To be playing in the Premier League is a major achievement in and of itself for any professional footballer, and it’s something Murray never dreamed of after fighting from non-league football earlier in his career. He says: “The aim was just to be a professional footballer.
“Once I was at Palace and I was doing quite well in the Championship, sort of halfway through that promotion season I did think to myself that if I never got promoted with the team into the Premier League then no one would come out and buy me because I wasn’t a 'fashionable forward,' I would say.
“I knew that the only way to get there was to get promoted and luckily we managed to achieve that together.”
Promotion to the Premier League was the culmination of three turbulent years at Crystal Palace, from 2010 to 2013. You can find out more in the new docuseries When Eagles Dare, which Murray features heavily in.
"It’s nice to sit back and relive those moments, because as a footballer you never really stop," he said, when asked about When Eagles Dare.

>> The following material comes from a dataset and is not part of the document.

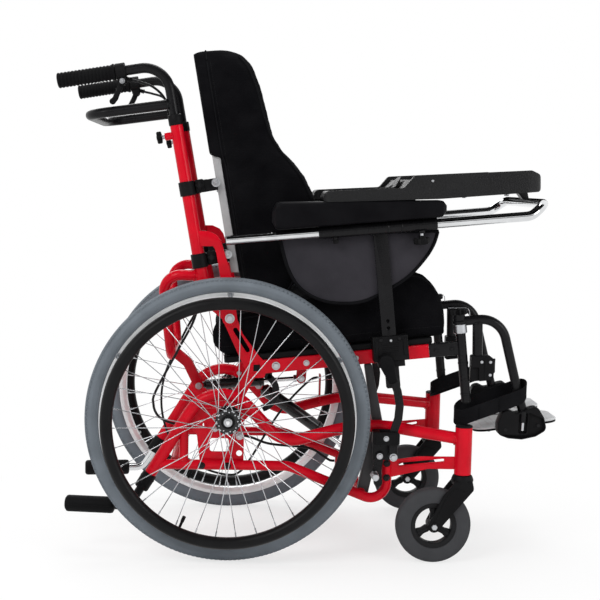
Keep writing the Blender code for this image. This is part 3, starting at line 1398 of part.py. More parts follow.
def plan(outline, low, high):
    """An upright prism over an outline in X and Y."""
    solid = plate(outline, -high, -low)
    solid.transform(Matrix.Rotation(-math.pi / 2, 4, "X"))
    return tidy(solid)


def tray_outline(inset):
    """The tray's plan: a rounded rectangle with the belly cut-out at the rear."""
    half = TRAY_HALF - inset
    front, rear = TRAY_FRONT - inset, TRAY_REAR + inset
    belly = BELLY_HALF + inset
    corner = 0.035 - inset / 2
    path = [(rear, -belly, 0), (rear, -half, 0), (front, -half, 0), (front, half, 0), (rear, half, 0)]
    path = rounded([*path, (rear, belly, 0)], (0.018, corner, corner, 0.018))
    loop = [(spot.x, spot.y) for spot in path]
    centre = BELLY_FRONT - BELLY_HALF
    for step in range(9):
        turn = math.pi / 2 - math.pi * step / 8
        loop.append((centre + belly * math.cos(turn), belly * math.sin(turn)))
    return loop


def tray():
    """A moulded tray: low rear wings, a raised front table and a rim round the recess."""
    top = [(0.172, 0.712), (0.180, 0.731), (0.330, 0.741), (0.350, 0.765), (0.577, 0.781), (0.599, 0.771)]
    side = plate([*top, (TRAY_FRONT, 0.741), (0.186, 0.711)], -TRAY_HALF - 0.01, TRAY_HALF + 0.01)
    slab = common(side, plan(tray_outline(0), 0.60, 0.90))
    floor = [(0.150, 0.7215), (0.335, 0.7335), (0.356, 0.7575), (0.620, 0.7745), (0.620, 0.85), (0.150, 0.85)]
    room = common(plate(floor, -0.3, 0.3), plan(tray_outline(TRAY_RIM), 0.60, 0.90))
    return cut(slab, room)


def tray_frame():
    """The chromed tube that slides in both arm sleeves, with the bracket under the tray."""
    x = 0.585
    corners = [(ARM_X, -ARM_Y, arm_z(ARM_X)), (x, -ARM_Y, arm_z(x)), (0.615, -ARM_Y + 0.011, 0.7165)]
    other = [(x, -y, z) for x, y, z in reversed(corners)]
    tube = pipe(rounded(corners + other, (0.03, 0.04, 0.04, 0.03)), TRAY_TUBE)
    under = 0.0003
    outline = [(0.470, 0.7315 - under), (0.600, 0.7407 - under), (0.618, 0.741), (0.624, 0.7165)]
    outline += [(0.614, 0.7165), (0.600, 0.7347), (0.470, 0.7255)]
    bracket = plate(outline, -0.015, 0.015)
    return fuse(tube, bracket)


def hanger_tube():
    y = -HANGER_Y
    start_x, start_z = seat_point(PIVOT_D, 0.0532)
    corners = [(start_x, y, start_z), (0.5415, y, 0.487), (0.578, y, 0.348), (0.595, y, 0.291)]
    return pipe(rounded(corners, (0.05, 0.12)), HANGER_TUBE)


def foot_holder():
    """The moulded foot of the hanger: a dome with a slot, open towards the footplate's hinge."""
    outline = [(0.541, 0.252), (0.562, 0.2445), (0.590, 0.2425), (0.618, 0.249), (0.640, 0.263)]
    outline += [(0.634, 0.287), (0.620, 0.310), (0.604, 0.306), (0.590, 0.299), (0.575, 0.296)]
    outline += [(0.561, 0.303), (0.549, 0.299), (0.540, 0.274)]
    dome = plate(outline, -HANGER_Y + 0.0145, -HANGER_Y - 0.018)
    window = block((0.5845, -HANGER_Y - 0.011, 0.257), (0.5985, -HANGER_Y - 0.03, 0.286))
    return cut(dome, window)


def pitched(mesh):
    """Turns a shape drawn level about the footplate's hinge to the plate's pitch."""
    hinge = Vector((FOOT_HINGE_X, 0, FOOT_HINGE_Z))
    mesh.transform(
        Matrix.Translation(hinge) @ Matrix.Rotation(-FOOT_PITCH, 4, "Y") @ Matrix.Translation(-hinge)
    )
    return mesh


def foot_ears():
    """Two lugs on the holder with the footplate's hinge pin between them."""
    y, z = -FOOT_HINGE_Y, FOOT_HINGE_Z
    pieces = []
    for start, end in (EAR_REAR, EAR_FRONT):
        pieces.append(rod((start, y, z), (end, y, z), FOOT_EAR, THIN_SIDES))
        pieces.append(block((start + 0.0005, y - 0.012, z - 0.0052), (end - 0.0005, y, z + 0.0052)))
    pieces.append(rod((EAR_REAR[0] + 0.002, y, z), (EAR_FRONT[1] - 0.002, y, z), FOOT_PIN, THIN_SIDES))
    return [pitched(piece) for piece in pieces]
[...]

“One season finishes, you have a few weeks off, then another season starts and you never have time to reflect. That [documentary] has given me time to reflect on that season, that group of players. It’s nice to sit down and take it all in and sort of almost relive it a little bit.”
Finally, his features in When Eagles Dare may be the start of a brand new career for Murray, as he reveals his intention to go into the media after his retirement.
“My plan at the moment: I’d like to go down the media route, I think. I just want to keep that connection with football, it’s the game that’s given me everything and I want to keep some contact with football.
"I suppose it’s a strange situation to be in for a 37, nearly 38-year-old to be finishing one career and starting another, but it’s an exciting time and it’s an opportunity to do something else with your life, so it’s a stage of my life that I’m looking forward to - doing something new."
Best of luck, Muzza. And thanks for everything.